La réelle inquiétude des notaires porte toutefois sur l’acte contresigné par les avocats, cet instrument imaginé par le rapport Darrois pour compenser la déception des avocats suite à l’abandon de la fusion des professions. La figure du député UMP Etienne Blanc, qui a déposé une proposition de loi sur ce thème, est devenue, pour tous, le symbole de la bataille que se livrent les deux professions. Dans un communiqué publié à la veille des Etats généraux du notariat, Philippe Delattre, président du conseil régional des notaires du Nord-Pas-de-Calais, se réjouit ainsi que la proposition du parlementaire n’ait « recueilli qu’une trentaine de signatures » et estime que l’acte d’avocat constitue une « remise en cause d’un système juridique pérenne dans la majorité des pays de l’UE ».
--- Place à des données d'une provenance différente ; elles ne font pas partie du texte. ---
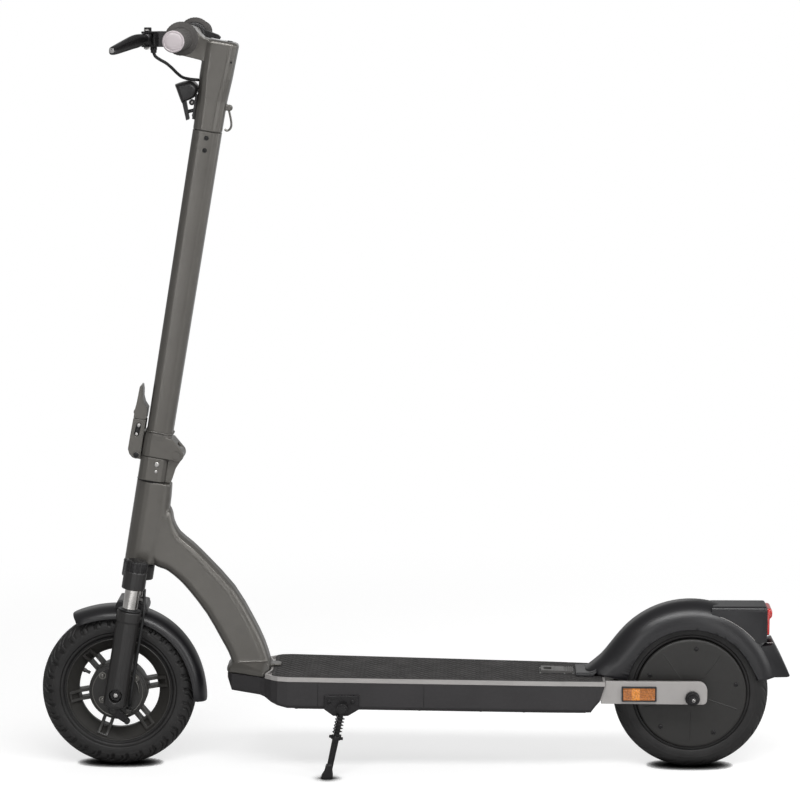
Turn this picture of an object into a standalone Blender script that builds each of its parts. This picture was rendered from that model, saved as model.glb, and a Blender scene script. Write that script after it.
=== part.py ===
# A folding electric scooter with ten inch tyres, a sprung fork, a hub motor and a side stand.
# The nose points along -X, the rider's left side is -Y, and up is +Z. Sizes are in metres.
# The origin lies on the ground below the middle of the scooter.

import math

import bmesh
import bpy
from mathutils import Matrix, Vector

for old in list(bpy.data.objects):
    bpy.data.objects.remove(old)

# Clearances
GAP = 0.0003  # between pieces that touch
RUNNING_GAP = 0.0003  # round a shaft that turns in its bore

# Wheels
WHEEL_RADIUS = 0.127
TYRE_HALF_WIDTH = 0.027
TYRE_SEGMENTS = 32
RIM_HALF_WIDTH = 0.022
BEAD_RADIUS = WHEEL_RADIUS - 0.044
FLANGE_HEIGHT = 0.003
FRONT_AXLE_X = -0.487
REAR_AXLE_X = 0.453
AXLE_RADIUS = 0.006
AXLE_BORE = AXLE_RADIUS + RUNNING_GAP

# Front wheel
RIM_INNER_RADIUS = BEAD_RADIUS - 0.0166
SPOKE_PAIRS = 6
SPOKE_WIDTH = 0.007
SPOKE_OFFSET = 0.007
SPOKE_HALF_DEPTH = 0.008
SPOKE_TURN = math.radians(10)
DRUM_RADIUS = 0.048
DRUM_WALL = 0.006
DRUM_MOUTH_Y = -0.028
DRUM_BACK_Y = 0.012
HUB_END_Y = 0.030
HUB_BOSS_RADIUS = 0.016
BRAKE_PLATE_THICKNESS = 0.0047
VALVE_TURN = math.radians(154)

# Fork
RAKE = math.radians(9.5)
LEG_Y = 0.054
LEG_RADIUS = 0.019
LEG_BOTTOM = -0.022
LEG_TOP = WHEEL_RADIUS + 0.014
COLLAR_RADIUS = 0.0205
COLLAR_HEIGHT = 0.017
STANCHION_RADIUS = 0.01225
STANCHION_BOTTOM = 0.060
LEG_BORE_DEPTH = 0.116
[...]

Jean-Pierre Ferret se targue d’avoir su organiser un lobby efficace auprès de la Chancellerie qui a bientôt recadré l’instrument et l’a assorti de mesures favorables au notariat. « Vous avez pris le dossier en main », lance-t-il à une Michèle Alliot-Marie tout sourire. La ministre n’hésite pas, en réponse, à lancer quelques phrases qui, elle a dû le remarquer, font toujours plaisir aux notaires. « Juristes de proximité, fidèles aux valeurs du service public », les praticiens « exercent une mission fondamentale au sein de notre société », affirme-t-elle. Mais Michèle Alliot-Marie sait aussi se montrer directive. Après avoir rappelé la différence entre le futur acte contresigné par avocat et l’acte authentique, elle demande aux praticiens de « développer l’ouverture internationale » et de « ne pas perdre de temps avec des querelles d’un autre âge ». Puis, après les sifflets que provoque cette dernière remarque, la ministre assène : « c’est valable pour tout le monde, que cela vous plaise ou non ». Fière de son passage au ministère de la Défense, elle demande enfin aux notaires de ne pas se laisser abattre, car « la meilleure défense, c’est l’attaque ». Une semaine plus tôt, elle avait lancé la même phrase aux bâtonniers.